Judging from the various letters and opinion pieces, the President is credited with restoring the Guyana economy, starting with strict adherence to creditors’ guidelines for writing off Guyana’s US$2B foreign debt the PPP inherited from the PNC regime in 1992, to investing in Guyana’s infrastructure and to overseeing mixed results on the economic performance front.
But while some are loud in their praise of the President’s handling of the economy and rebuilding its infrastructure, what good are these if scheduled and unscheduled blackouts are still common after almost 40 years? Which other Caribbean capital has had this decades long curse?
For an economy on which 750,000 depend and the potential for greater results lies untapped, the trumpeters also mystifyingly refuse to publicly acknowledge that the informal economy remains about half the formal economy.
I have long made the informal economy factor a point of contention to both rebuke and rebut those who keep singing the President’s praises on the economy, because these folks have been hoodwinked and are hoodwinking the gullible and naïve into believing the President is some sort of economic miracle worker. I repeat: If we eliminate monies from foreign loans and grants, foreign remittances and money laundered from narco-trafficking and other illicit underground activities, the Guyana economy will be standing on one leg.

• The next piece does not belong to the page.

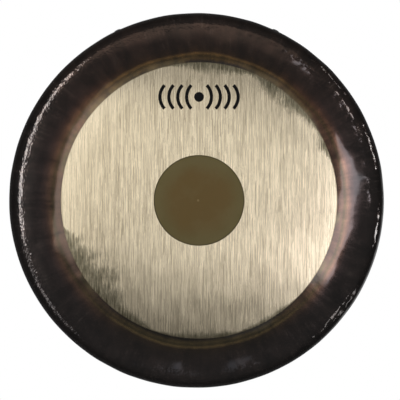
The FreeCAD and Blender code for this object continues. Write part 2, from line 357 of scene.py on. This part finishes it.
def drill_holes(disc):
    """Cuts the two hanging holes through the sheet."""
    for node in ("grommet_left", "grommet_right"):
        centre, axis = hole_line(node)
        work = bmesh.new()
        bmesh.ops.create_cone(
            work,
            cap_ends=True,
            segments=DRILL_SIDES,
            radius1=HOLE_RADIUS,
            radius2=HOLE_RADIUS,
            depth=DRILL_LENGTH,
        )
        drill = bpy.data.meshes.new("drill")
        work.to_mesh(drill)
        work.free()
        tool = bpy.data.objects.new("drill", drill)
        bpy.context.scene.collection.objects.link(tool)
        tool.rotation_mode = "QUATERNION"
        tool.rotation_quaternion = axis.to_track_quat("Z", "Y")
        tool.location = centre
        cut = disc.modifiers.new("hanging_hole", "BOOLEAN")
        cut.operation = "DIFFERENCE"
        cut.solver = "EXACT"
        cut.object = tool
        bpy.context.view_layer.update()
        drilled = bpy.data.meshes.new_from_object(
            disc.evaluated_get(bpy.context.evaluated_depsgraph_get())
        )
        disc.modifiers.clear()
        disc.data = drilled
        bpy.data.objects.remove(tool)


# ---------------------------------------------------------------- the printed mark
INK_SWELL = 1.6  # the ink is drawn this much thicker than it was designed,
INK_SINK = 0.00004  # and sunk this far, so that its underside stays inside the uneven face


def make_mark():
    """The printed mark, laid on the uneven surface of the face."""
    cad = frame["nodes"]["printed_mark"]
    mark = cad.copy()
    mark.data = cad.data.copy()
    mark.name = "ink_mark"
    bpy.context.scene.collection.objects.link(mark)
    work = bmesh.new()
    work.from_mesh(mark.data)
    bmesh.ops.remove_doubles(work, verts=work.verts, dist=1e-6)
    for vertex in work.verts:
        x, z = vertex.co.x, vertex.co.z
        crown = FRONT + CROWN_RADIUS - math.sqrt(CROWN_RADIUS**2 - x * x - z * z)
        moved = FRONT + CROWN_RADIUS - math.sqrt(CROWN_RADIUS**2 - (x - OFF_AXIS) ** 2 - z * z)
        layer = (crown - vertex.co.y) * INK_SWELL - INK_SINK
        vertex.co.y = moved - float(sheet_height(np.float64(x), np.float64(z))) - layer
    work.to_mesh(mark.data)
    work.free()
    return mark


# ---------------------------------------------------------------- materials
class Graph:
    """Short words for the nodes of one tree."""

    def __init__(self, tree):
        self.tree = tree

    def node(self, kind, inputs=None, **settings):
        """Adds a node. inputs maps a socket's name or number to a value or to another node's output."""
        made = self.tree.nodes.new(kind)
        for key, value in settings.items():
            setattr(made, key, value)
        for socket, value in (inputs or {}).items():
            self.feed(made.inputs[socket], value)
        return made

    def feed(self, socket, value):
        if isinstance(value, bpy.types.NodeSocket):
            self.tree.links.new(value, socket)
        else:
            socket.default_value = value

    def math(self, operation, a, b=0.0, c=0.0):
        return self.node("ShaderNodeMath", {0: a, 1: b, 2: c}, operation=operation).outputs[0]

    def rise(self, value, low, high):
        """0 at low, 1 at high, smooth between them. high may be less than low."""
        made = self.node("ShaderNodeMapRange", {0: value, 1: low, 2: high}, interpolation_type="SMOOTHSTEP")
        return made.outputs[0]

    def span(self, value, start, end):
        """A number that goes from start to end as value goes from 0 to 1."""
        return self.node("ShaderNodeMapRange", {0: value, 3: start, 4: end}).outputs[0]

    def mix(self, share, a, b, how="MIX"):
        """Mixes two colours. Inputs 6 and 7 and output 2 are the Mix node's sockets for colour."""
        made = self.node("ShaderNodeMix", data_type="RGBA", blend_type=how)
        for socket, value in ((0, share), (6, a), (7, b)):
            if isinstance(value, tuple):
                value = (*value, 1.0)
            self.feed(made.inputs[socket], value)
        return made.outputs[2]

    def noise(self, at, scale, detail=2.0, rough=0.5, seed=0.0):
        """Smooth noise of 0 to 1, different for each seed."""
        made = self.node(
            "ShaderNodeTexNoise",
            {"Vector": at, "W": seed, "Scale": scale, "Detail": detail, "Roughness": rough},
            noise_dimensions="4D",
        )
        return made.outputs[0]

    def stretch(self, at, x, y, z):
        """Scales a place by a number for each axis."""
        return self.node("ShaderNodeVectorMath", {0: at, 1: (x, y, z)}, operation="MULTIPLY").outputs[0]

    def ramp(self, value, stops):
        """A colour for each value, from (value, colour) stops in order."""
        made = self.node("ShaderNodeValToRGB", {0: value})
        elements = made.color_ramp.elements
        while len(elements) < len(stops):
            elements.new(0.5)
        for element, (at, colour) in zip(elements, stops):
            element.position = at
            element.color = (*colour, 1.0)
        return made.outputs[0]

    def bump(self, height, distance, strength=1.0, onto=None):
        inputs = {"Height": height, "Distance": distance, "Strength": strength}
        if onto is not None:
            inputs["Normal"] = onto
        return self.node("ShaderNodeBump", inputs).outputs[0]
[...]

Most of the fresh foreign loans and grants went into infrastructural projects, which the government appears to be receiving credit for executing, yet those projects were precisely what the foreign loans and grants were supposed to be spent on, and one reason why the PPP sought to govern. Regrettably, many of those projects lacked value for money and raised questions about kick-backs or rip-offs.
Foreign remittances continue to be a huge win for the Guyana economy, and I am not talking about what the US reports annually, because America is not the only source of foreign remittances. Guyanese actually take varying quantities of undeclared foreign exchange when travelling from various nations to Guyana every year.

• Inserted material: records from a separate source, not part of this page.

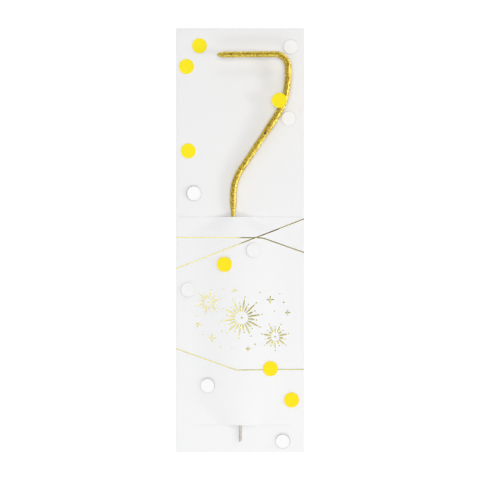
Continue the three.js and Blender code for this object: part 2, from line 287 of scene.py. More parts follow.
class Card:
    """Levels and surfaces of the folded card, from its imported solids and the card's sizes."""

    def __init__(self, sizes):
        back_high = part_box("back_panel")[1]
        pocket_low, pocket_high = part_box("pocket_panel")
        self.board = back_high.z
        self.half_width = back_high.x
        self.top = back_high.y
        self.mouth = pocket_high.y
        self.fold_edge = pocket_low.y
        self.panel_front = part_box("glue_line_left")[1].z + self.board
        self.fold_radius = self.panel_front / 2
        self.fold_line = self.fold_edge + self.fold_radius
        self.arch_half = self.half_width - sizes.side_margin
        self.arch_rise = pocket_high.z - self.panel_front
        self.slit_bottom = self.fold_edge + sizes.slit_rise
        self.slit_lip = self.slit_bottom + sizes.slit_cut
        self.settled = self.slit_lip + sizes.settle_height
        self.closing = self.mouth - sizes.mouth_height
        self.lip = sizes.lip_rise, sizes.lip_width
        self.gape = sizes.mouth_rise, sizes.mouth_width
        self.mouth_shift = sizes.mouth_shift

    def arch(self, x, y):
        """Rise of the pocket over its flat margins: half of 1 + cos(pi away / half width) of the full rise.

        The fold holds the sheet down, so towards the slit the arch gets lower and narrower. It does so
        towards the mouth too, where its top moves over the wire. Away is the distance from the top.
        """
        held = 1 - smoothstep(y, self.slit_lip, self.settled)
        open_end = smoothstep(y, self.closing, self.mouth)
        rise = self.arch_rise * (1 - (1 - self.lip[0]) * held - (1 - self.gape[0]) * open_end)
        half = self.arch_half * (1 - (1 - self.lip[1]) * held - (1 - self.gape[1]) * open_end)
        away = x - self.mouth_shift * open_end
        return np.where(np.abs(away) < half, rise * (1 + np.cos(math.pi * away / half)) / 2, 0)

    def pocket_front(self, x, y):
        return self.panel_front + self.arch(x, y)


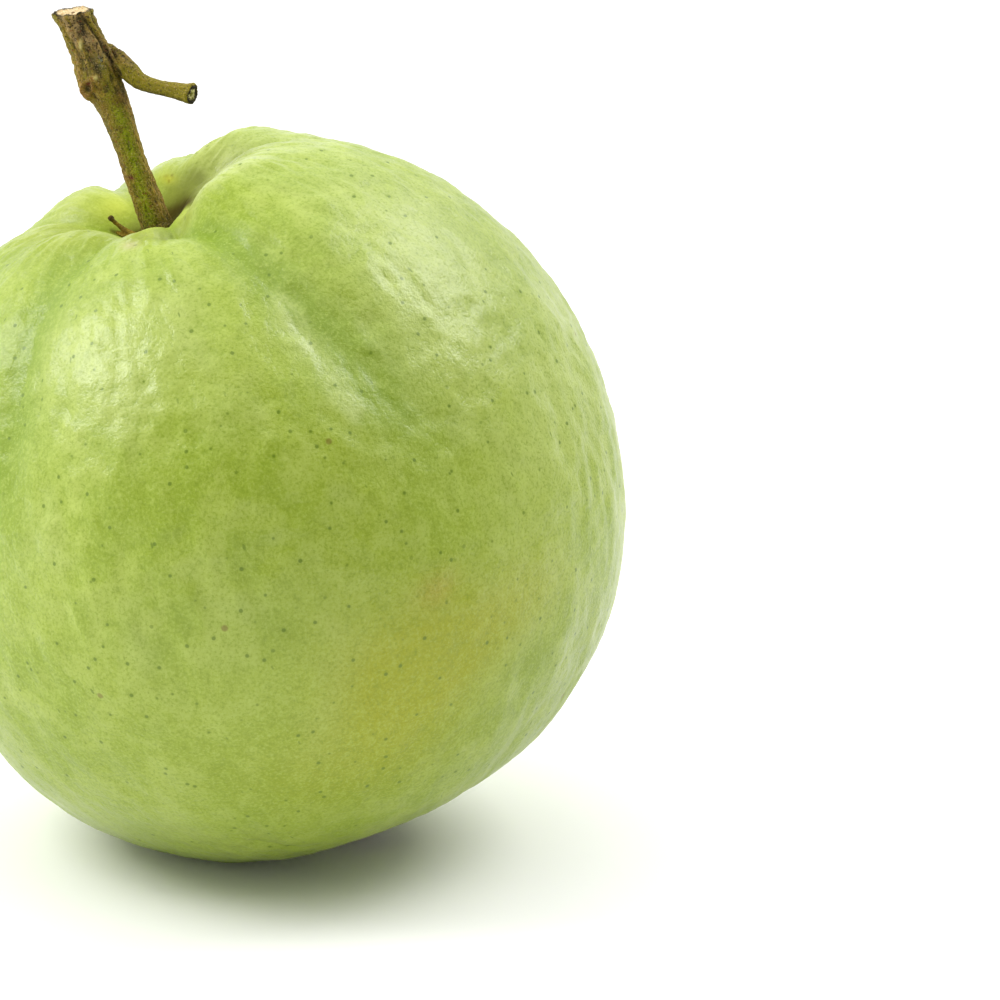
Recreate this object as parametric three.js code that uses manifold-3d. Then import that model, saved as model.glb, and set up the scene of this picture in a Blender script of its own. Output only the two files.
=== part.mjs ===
// A whole guava standing on the small flat spot of its underside, with its cut twig.
// Millimetres, +Z up. The origin is under the middle of the object's box, on the surface that it rests on.
// Seen from the front (along +Y) the fruit leans to the left and a little back: its core runs from
// the blossom end, low on the right, to the stem pit, high on the left.
import * as THREE from "three";
import { mergeVertices } from "three/addons/utils/BufferGeometryUtils.js";
import Module from "manifold-3d";

const wasm = await Module();
wasm.setup();

// ---------------------------------------------------------------- driving dimensions
const MEAN_RADIUS = 48.0; // of the fruit, before lobes, pit and basin
const LEAN_LEFT = 18.6; // degrees that the core leans to the left
const LEAN_BACK = 3.33; // degrees that the core leans away from the front
const FRONT_RISE = 16.0; // azimuth 0 faces this many degrees above the horizon
const REST_FLAT_DEPTH = 1.1; // how far the flat resting spot cuts into the round underside

// The fruit is a radial surface about its core: theta is the angle from the stem end, phi the azimuth,
// 0 at the front and positive to the right. Both are in degrees, lengths in mm.
// Smooth low-order terms of the shape, in the order that smoothTerms() lists them.
const SMOOTH = [-0.09, -1.438, 0.068, -0.34, -0.844, -0.451, 0.243, -0.76, 0.259, 0.249, 0.244, -0.003, -0.302, -0.053, 0.884, -0.147, -0.018, -0.275, 0.07, -0.604, 0.024];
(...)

Money-laundering is undoubtedly the biggest game player in the local currency market. Because it is illegal, no one knows the exact amount of laundered money that flows or changes hands on a daily basis, but with the emergence of massive consumer-oriented businesses, well-furnished huge mansions, imported luxury cars, affluent social settings and banks sitting on billions of dollars with hardly any borrowers, it is one
reason why international institutions conclude that the informal economy is between 40% and 60% of the formal economy. And the government is not keen on correcting this disturbing claim.
When we take those three financial sources and we add government’s onerous Value Added Tax (VAT), in a consumer-based economy that thrives on imported goods, we can see a Guyana economy awash in a sea of money, and that’s how the picture gets presented of a stable economy under the astute leadership of the President. That is the tricky part of Guyana’s economics I call ‘trickonomics,’ because it tricks people into thinking economy stability is based on sound economic practices. Not in Guyana’s case!
Now, even if we want to credit the President with a stable economy, how do we reconcile this claim with the fact that in 2011 Guyana can’t provide enough jobs for school leavers (secondary or tertiary) or at least good paying jobs that would allow those employed to remain and embark on a fruitful life in Guyana?
Comparably speaking, Britain is 219,000 square kilometres and has a population of 59.6 million. Guyana is 216,000 square kilometres and has a population of 750,000. The huge population disparity here is what has me wondering what exactly does Guyana need, given its untapped potential to do better economically, to make a marked difference. And if we keep losing our best brains to other nations, how can we expect to compete or match up with more developed economies?
I wish to submit to ‘all the President’s horses and all President’s men,’ that the true Guyana economy remains broken, and no matter how hard they try to put together the broken pieces with ‘their facts and figures’ and smooth over the surface with propaganda, they will continue to fool themselves as they fail to impact the people of Guyana.
Editor, one does not have to be a college educated economist to know when an economy is revving up for take-off, for we all know that whenever Guyanese stop running away, or when Guyanese start returning home in droves and foreigners start showing up in droves on our shores (the way we have been doing for decades), that’s when the Guyana economy is actually stable and ready for take-off.
So, if I am ever going to join others in showing my appreciation to the President, it will not be for his (mis)handling of the economy – he sure has failed on other fronts like crime-fighting, administration of justice, control of corruption in and out of government, etc – but it will be for finally recognizing that he will be overstaying his time in office if he decides to stay on beyond 2011.
Meanwhile, voters have to wise up to the reality that, if elected, Mr Donald Ramotar will govern based on his party’s known group-think mentality that produced this President and the fake economic performance that benefits the political cabal and not the poor citizenry. It’s time Guyanese begin to appreciate themselves by voting for a break from the PPP-PNC stranglehold. Give real change a chance.